┌──

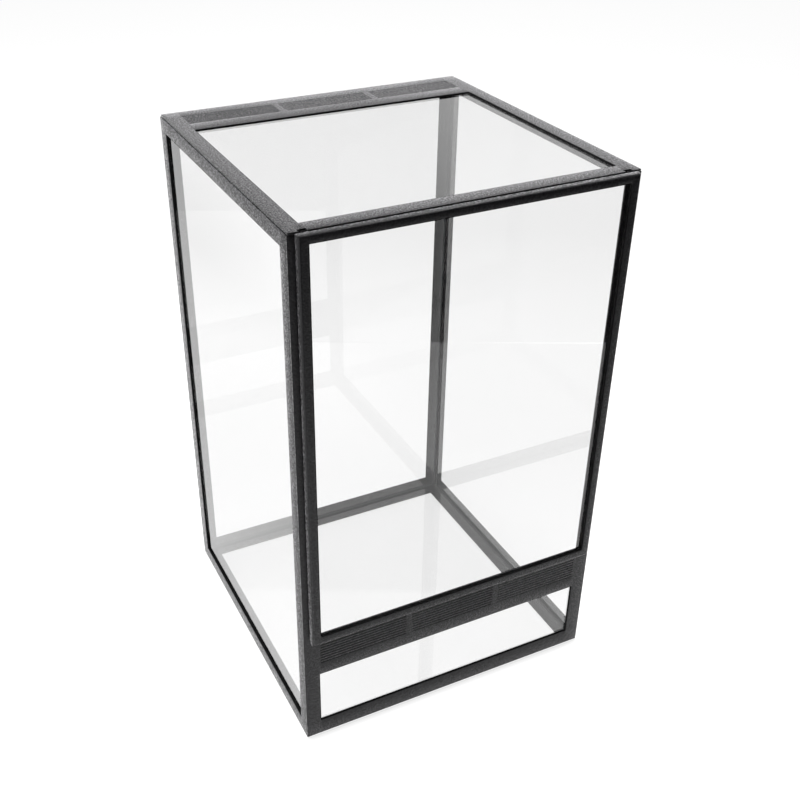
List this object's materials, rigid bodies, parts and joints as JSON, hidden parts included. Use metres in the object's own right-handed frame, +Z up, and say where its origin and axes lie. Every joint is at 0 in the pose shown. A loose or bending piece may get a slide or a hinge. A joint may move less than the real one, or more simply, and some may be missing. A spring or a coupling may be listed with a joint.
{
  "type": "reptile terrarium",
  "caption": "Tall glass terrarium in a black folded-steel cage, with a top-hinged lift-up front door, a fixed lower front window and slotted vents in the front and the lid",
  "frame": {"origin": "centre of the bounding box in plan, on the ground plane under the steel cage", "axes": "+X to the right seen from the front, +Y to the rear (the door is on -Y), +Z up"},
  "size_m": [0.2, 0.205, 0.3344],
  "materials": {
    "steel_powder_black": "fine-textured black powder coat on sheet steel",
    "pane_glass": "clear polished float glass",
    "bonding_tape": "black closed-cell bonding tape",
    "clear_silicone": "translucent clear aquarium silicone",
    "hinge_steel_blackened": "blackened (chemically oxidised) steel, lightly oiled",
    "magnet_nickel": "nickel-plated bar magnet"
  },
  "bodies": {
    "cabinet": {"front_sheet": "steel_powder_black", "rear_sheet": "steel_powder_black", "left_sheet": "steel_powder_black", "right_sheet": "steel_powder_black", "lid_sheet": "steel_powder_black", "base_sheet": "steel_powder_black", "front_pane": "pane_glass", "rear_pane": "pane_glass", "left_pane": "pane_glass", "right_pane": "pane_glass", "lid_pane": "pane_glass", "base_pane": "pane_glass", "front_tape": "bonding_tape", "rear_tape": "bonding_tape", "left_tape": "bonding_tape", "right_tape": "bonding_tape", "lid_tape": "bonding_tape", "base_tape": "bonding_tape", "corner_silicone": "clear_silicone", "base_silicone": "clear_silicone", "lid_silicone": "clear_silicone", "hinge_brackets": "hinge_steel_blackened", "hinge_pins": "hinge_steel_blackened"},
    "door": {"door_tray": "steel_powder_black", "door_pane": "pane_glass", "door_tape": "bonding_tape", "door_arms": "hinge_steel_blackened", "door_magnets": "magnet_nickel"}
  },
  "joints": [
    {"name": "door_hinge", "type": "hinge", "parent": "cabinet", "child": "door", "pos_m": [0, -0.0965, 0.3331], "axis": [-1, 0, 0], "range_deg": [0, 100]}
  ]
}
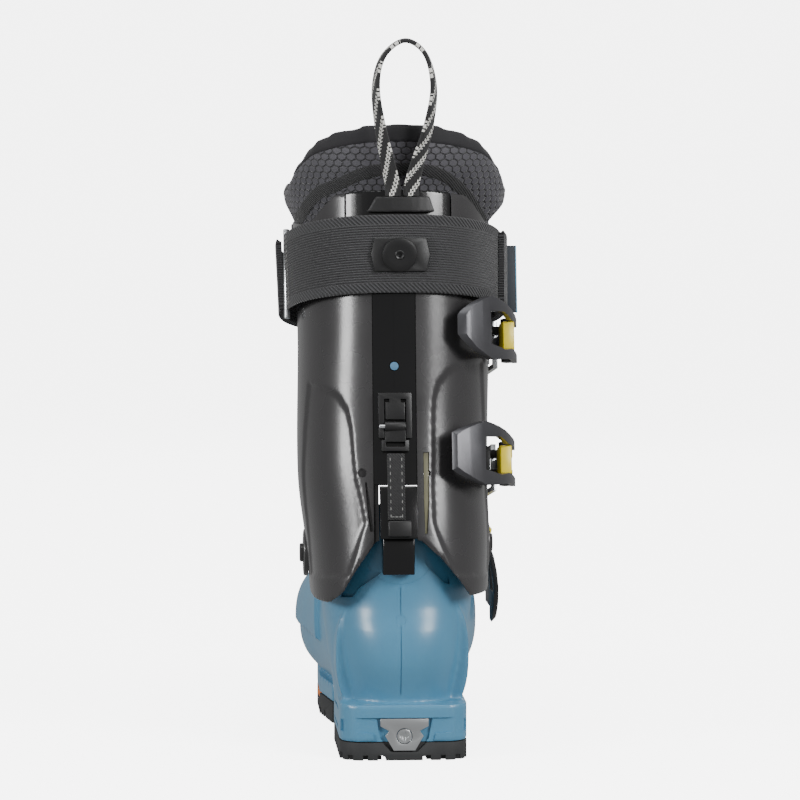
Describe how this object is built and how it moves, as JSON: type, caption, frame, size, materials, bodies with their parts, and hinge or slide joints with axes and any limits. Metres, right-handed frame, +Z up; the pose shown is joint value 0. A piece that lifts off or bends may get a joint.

└──

Stated exercise:
Write every line of the material above again, exactly.

Solution for this task:
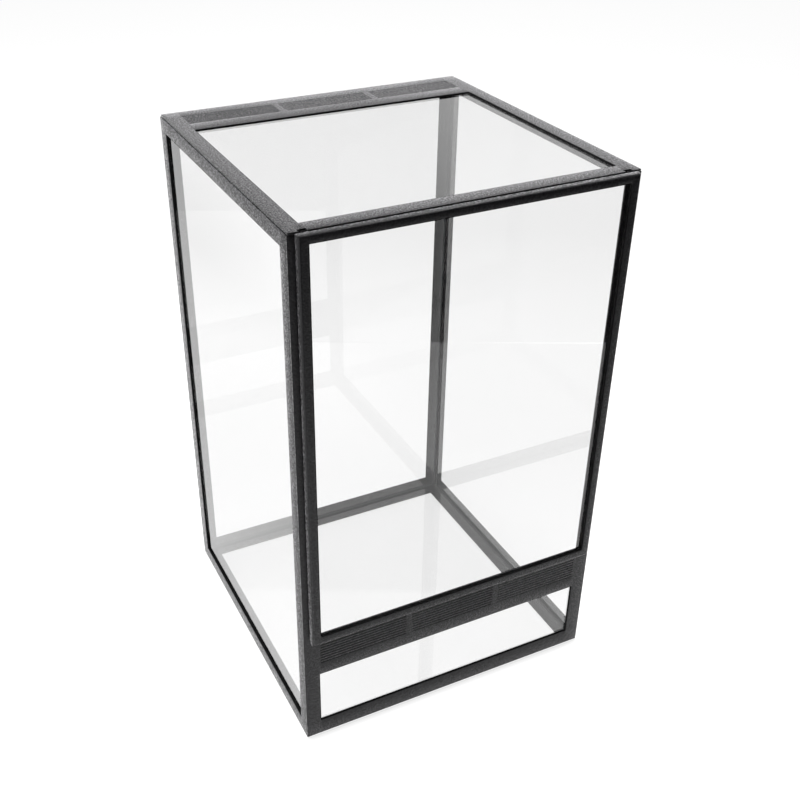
List this object's materials, rigid bodies, parts and joints as JSON, hidden parts included. Use metres in the object's own right-handed frame, +Z up, and say where its origin and axes lie. Every joint is at 0 in the pose shown. A loose or bending piece may get a slide or a hinge. A joint may move less than the real one, or more simply, and some may be missing. A spring or a coupling may be listed with a joint.
{
  "type": "reptile terrarium",
  "caption": "Tall glass terrarium in a black folded-steel cage, with a top-hinged lift-up front door, a fixed lower front window and slotted vents in the front and the lid",
  "frame": {"origin": "centre of the bounding box in plan, on the ground plane under the steel cage", "axes": "+X to the right seen from the front, +Y to the rear (the door is on -Y), +Z up"},
  "size_m": [0.2, 0.205, 0.3344],
  "materials": {
    "steel_powder_black": "fine-textured black powder coat on sheet steel",
    "pane_glass": "clear polished float glass",
    "bonding_tape": "black closed-cell bonding tape",
    "clear_silicone": "translucent clear aquarium silicone",
    "hinge_steel_blackened": "blackened (chemically oxidised) steel, lightly oiled",
    "magnet_nickel": "nickel-plated bar magnet"
  },
  "bodies": {
    "cabinet": {"front_sheet": "steel_powder_black", "rear_sheet": "steel_powder_black", "left_sheet": "steel_powder_black", "right_sheet": "steel_powder_black", "lid_sheet": "steel_powder_black", "base_sheet": "steel_powder_black", "front_pane": "pane_glass", "rear_pane": "pane_glass", "left_pane": "pane_glass", "right_pane": "pane_glass", "lid_pane": "pane_glass", "base_pane": "pane_glass", "front_tape": "bonding_tape", "rear_tape": "bonding_tape", "left_tape": "bonding_tape", "right_tape": "bonding_tape", "lid_tape": "bonding_tape", "base_tape": "bonding_tape", "corner_silicone": "clear_silicone", "base_silicone": "clear_silicone", "lid_silicone": "clear_silicone", "hinge_brackets": "hinge_steel_blackened", "hinge_pins": "hinge_steel_blackened"},
    "door": {"door_tray": "steel_powder_black", "door_pane": "pane_glass", "door_tape": "bonding_tape", "door_arms": "hinge_steel_blackened", "door_magnets": "magnet_nickel"}
  },
  "joints": [
    {"name": "door_hinge", "type": "hinge", "parent": "cabinet", "child": "door", "pos_m": [0, -0.0965, 0.3331], "axis": [-1, 0, 0], "range_deg": [0, 100]}
  ]
}
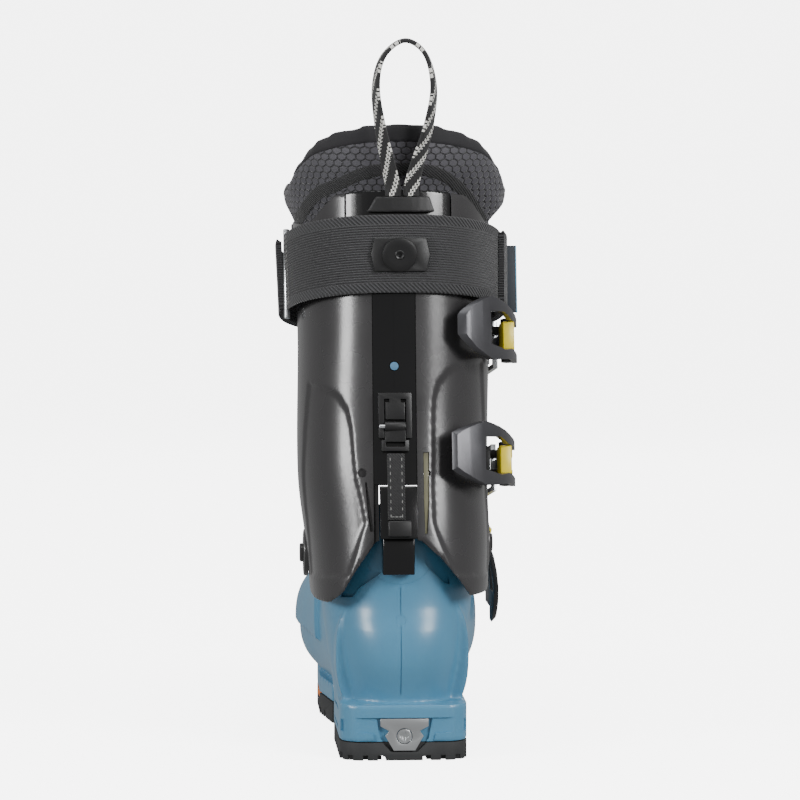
Describe how this object is built and how it moves, as JSON: type, caption, frame, size, materials, bodies with their parts, and hinge or slide joints with axes and any limits. Metres, right-handed frame, +Z up; the pose shown is joint value 0. A piece that lifts off or bends may get a joint.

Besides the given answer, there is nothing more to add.